If the same question was asked to you, you would have felt annoyed. You would have felt that this man is no master at all. What kind of question is this? What philosophy can there be in it?
But there is something immensely valuable in it. Had he asked about God, about your kundalini and chakras, that would have been nonsense, utterly meaningless. But this has meaning. The disciple could not remember – who bothers where you have put your shoes and on which side you have put your umbrella, to the right or to the left. Who bothers? Who pays so much attention to umbrellas? Who thinks of shoes? Who is so careful?
But that was enough – the disciple was refused. Ikkyu said, “Then go and meditate for seven years more.”
“Seven years?” the disciple said. “Just for this small fault?
Ikkyu said, “This is not a small fault. Faults are not small or big – you are just not yet living meditatively, that’s all. Go back, meditate for seven years more, and come again.”
This is the essential message of Buddhism: Be careful, careful of everything. And don’t make any distinction between things, that this is trivia and that is very very spiritual. It depends on you. Pay attention, be careful, and everything becomes spiritual. Don’t pay attention, don’t be careful, and everything becomes unspiritual.

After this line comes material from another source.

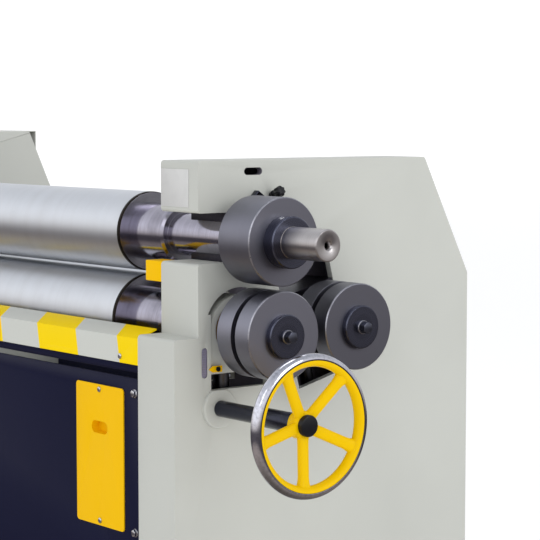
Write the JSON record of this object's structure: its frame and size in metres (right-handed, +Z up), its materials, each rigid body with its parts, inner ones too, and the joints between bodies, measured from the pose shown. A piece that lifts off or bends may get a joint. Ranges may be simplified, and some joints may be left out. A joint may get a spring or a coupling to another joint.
{
  "type": "plate bending roll",
  "caption": "Floor-standing powered three-roll sheet and plate bender with a swing-out top roll, section rolls on the shaft ends and a handwheel for the pinch roll.",
  "frame": {"origin": "on the floor, at the centre of the rectangle of the four anchor holes", "axes": "+X along the rolls towards the section rolls and the handwheel, +Y towards the rear, +Z up"},
  "size_m": [2.357, 0.869, 1.164],
  "materials": {
    "body_paint": "light grey semi-gloss machine enamel",
    "navy_paint": "dark blue semi-gloss machine enamel",
    "yellow_paint": "yellow semi-gloss enamel",
    "trim_paint": "enamel in broad slanted yellow and cream bands",
    "roll_steel": "satin ground steel with fine turning marks",
    "journal_steel": "polished dark oiled steel",
    "section_steel": "darkened turned steel with bright edges",
    "black_steel": "glossy black oxide",
    "wheel_paint": "yellow enamel spokes and a chromed rim face",
    "bright_steel": "bright zinc plated",
    "block_steel": "milled steel, oiled",
    "bronze": "plain turned bronze",
    "gear_steel": "oiled hobbed steel",
    "motor_paint": "blue-grey enamel over cast iron",
    "sign_plate": "plain anodised plate, bare",
    "red_plastic": "glossy red moulded plastic",
    "green_plastic": "glossy green moulded plastic",
    "black_plastic": "glossy black moulded plastic"
  },
  "bodies": {
    "frame": {"base_rails": "navy_paint", "base_cross_members": "navy_paint", "right_housing": "body_paint", "left_housing": "body_paint", "king_pin": "black_steel", "guard_block": "yellow_paint", "sign_plate": "sign_plate", "scale_strip": "bright_steel", "stop_lug": "black_steel", "front_trim": "trim_paint", "front_apron": "navy_paint", "access_cover": "yellow_paint", "panel_screws": "bright_steel", "apron_bolts": "bright_steel", "tie_bars": "navy_paint", "rear_cover": "navy_paint", "drive_cover": "body_paint", "jack_brackets": "block_steel", "rear_adjust_motor": "motor_paint", "control_box": "navy_paint"},
    "swing": {"top_bearing_shoe": "block_steel", "swing_yoke": "block_steel", "top_roll_bushes": "bronze"},
    "top_roll": {"top_roll": "roll_steel", "top_section_roll": "section_steel", "top_collar": "black_steel", "top_gear": "gear_steel"},
    "pinch_slide": {"pinch_blocks": "body_paint", "pinch_bushes": "bronze", "pinch_screws": "gear_steel", "gearbox": "motor_paint", "drive_motor": "motor_paint", "thickness_pointer": "yellow_paint", "pointer_screw": "black_steel"},
    "pinch_roll": {"pinch_roll": "roll_steel", "front_section_roll": "section_steel", "front_end_washer": "black_steel", "front_end_bolt": "black_steel", "pinch_gear": "gear_steel"},
    "pinch_nut_right": {"pinch_nut_right": "bronze"},
    "pinch_nut_left": {"pinch_nut_left": "bronze"},
    "rear_slide": {"rear_blocks": "block_steel", "rear_bushes": "bronze", "rear_screws": "gear_steel"},
    "rear_roll": {"rear_roll": "roll_steel", "rear_section_roll": "section_steel", "rear_end_washer": "black_steel", "rear_end_bolt": "black_steel"},
    "rear_nut_right": {"rear_nut_right": "bronze"},
    "rear_nut_left": {"rear_nut_left": "bronze"},
    "handwheel": {"handwheel": "wheel_paint", "handwheel_cap": "black_plastic", "handwheel_shaft": "black_steel"},
    "rear_cross_shaft": {"rear_cross_shaft": "gear_steel"},
    "lock_knob": {"lock_knob": "black_plastic"},
    "stop_button": {"stop_button": "red_plastic"},
    "forward_button": {"forward_button": "green_plastic"},
    "reverse_button": {"reverse_button": "black_plastic"},
    "rear_switch": {"rear_switch": "black_plastic"}
  },
  "joints": [
    {"name": "top_roll_swing", "type": "hinge", "parent": "frame", "child": "swing", "pos_m": [-0.698, -0.2385, 1.1], "axis": [0, 0, -1], "range_deg": [0, 6]},
    {"name": "top_roll_spin", "type": "hinge", "parent": "swing", "child": "top_roll", "pos_m": [1.028, -0.2385, 0.95], "axis": [1, 0, 0], "continuous": true},
    {"name": "pinch_slide", "type": "slide", "parent": "frame", "child": "pinch_slide", "axis": [0, 0, 1], "range_m": [-0.014, 0.005]},
    {"name": "pinch_roll_spin", "type": "hinge", "parent": "pinch_slide", "child": "pinch_roll", "pos_m": [1.028, -0.2385, 0.764], "axis": [1, 0, 0], "continuous": true},
    {"name": "pinch_nut_right_turn", "type": "hinge", "parent": "frame", "child": "pinch_nut_right", "pos_m": [0.965, -0.2385, 0.61], "axis": [0, 0, 1], "range_deg": [-302, 842]},
    {"name": "pinch_nut_left_turn", "type": "hinge", "parent": "frame", "child": "pinch_nut_left", "pos_m": [-0.658, -0.2385, 0.61], "axis": [0, 0, 1], "range_deg": [-302, 842]},
    {"name": "handwheel_turn", "type": "hinge", "parent": "frame", "child": "handwheel", "pos_m": [1.316, -0.2925, 0.61], "axis": [1, 0, 0], "range_deg": [-5042, 1802]},
    {"name": "rear_slide", "type": "slide", "parent": "frame", "child": "rear_slide", "axis": [0, -0.2487, 0.9686], "range_m": [-0.045, 0.095]},
    {"name": "rear_roll_spin", "type": "hinge", "parent": "rear_slide", "child": "rear_roll", "pos_m": [1.028, -0.0435, 0.77], "axis": [1, 0, 0], "continuous": true},
    {"name": "rear_shaft_turn", "type": "hinge", "parent": "frame", "child": "rear_cross_shaft", "pos_m": [1.028, 0.05854, 0.58971], "axis": [1, 0, 0], "range_deg": [-8102, 17102]},
    {"name": "rear_nut_right_turn", "type": "hinge", "parent": "frame", "child": "rear_nut_right", "pos_m": [0.965, 0.00624, 0.57628], "axis": [0, -0.2487, 0.9686], "range_deg": [-2852, 1352]},
    {"name": "rear_nut_left_turn", "type": "hinge", "parent": "frame", "child": "rear_nut_left", "pos_m": [-0.658, 0.00624, 0.57628], "axis": [0, -0.2487, 0.9686], "range_deg": [-2852, 1352]},
    {"name": "lock_knob_turn", "type": "hinge", "parent": "frame", "child": "lock_knob", "pos_m": [1.028, -0.1575, 1.034], "axis": [0.9511, 0, 0.309], "range_deg": [0, 720]},
    {"name": "stop_button_push", "type": "slide", "parent": "frame", "child": "stop_button", "axis": [0, 1, 0], "range_m": [0, 0.004], "stiffness_N_per_m": 800, "springref_m": -0.002},
    {"name": "forward_button_push", "type": "slide", "parent": "frame", "child": "forward_button", "axis": [0, 1, 0], "range_m": [0, 0.004], "stiffness_N_per_m": 800, "springref_m": -0.002},
    {"name": "reverse_button_push", "type": "slide", "parent": "frame", "child": "reverse_button", "axis": [0, 1, 0], "range_m": [0, 0.004], "stiffness_N_per_m": 800, "springref_m": -0.002},
    {"name": "rear_switch_turn", "type": "hinge", "parent": "frame", "child": "rear_switch", "pos_m": [-0.699, -0.4485, 1.04], "axis": [0, 1, 0], "range_deg": [-45, 45]}
  ],
  "couplings": [
    {"joint": "top_roll_spin", "follows": "pinch_roll_spin", "ratio": -1.1176},
    {"joint": "handwheel_turn", "follows": "pinch_slide", "rad_per_m": 6283.2},
    {"joint": "pinch_nut_right_turn", "follows": "pinch_slide", "rad_per_m": -1047.2},
    {"joint": "pinch_nut_left_turn", "follows": "pinch_slide", "rad_per_m": -1047.2},
    {"joint": "rear_shaft_turn", "follows": "rear_slide", "rad_per_m": 3141.6},
    {"joint": "rear_nut_right_turn", "follows": "rear_slide", "rad_per_m": -523.6},
    {"joint": "rear_nut_left_turn", "follows": "rear_slide", "rad_per_m": -523.6}
  ]
}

Spirituality is imparted by you, it is your gift to the world. When a master like Ikkyu touches his umbrella, the umbrella is as divine as anything can be. And if you touch even God, God will become trivia. It depends on your touch.
Meditative energy is alchemical. It transforms the baser metal into gold; it goes on transforming the baser into the higher. The more meditative you become, the more you see God everywhere. At the ultimate peak, everything is divine. This very world is the paradise, and this very body the Buddha.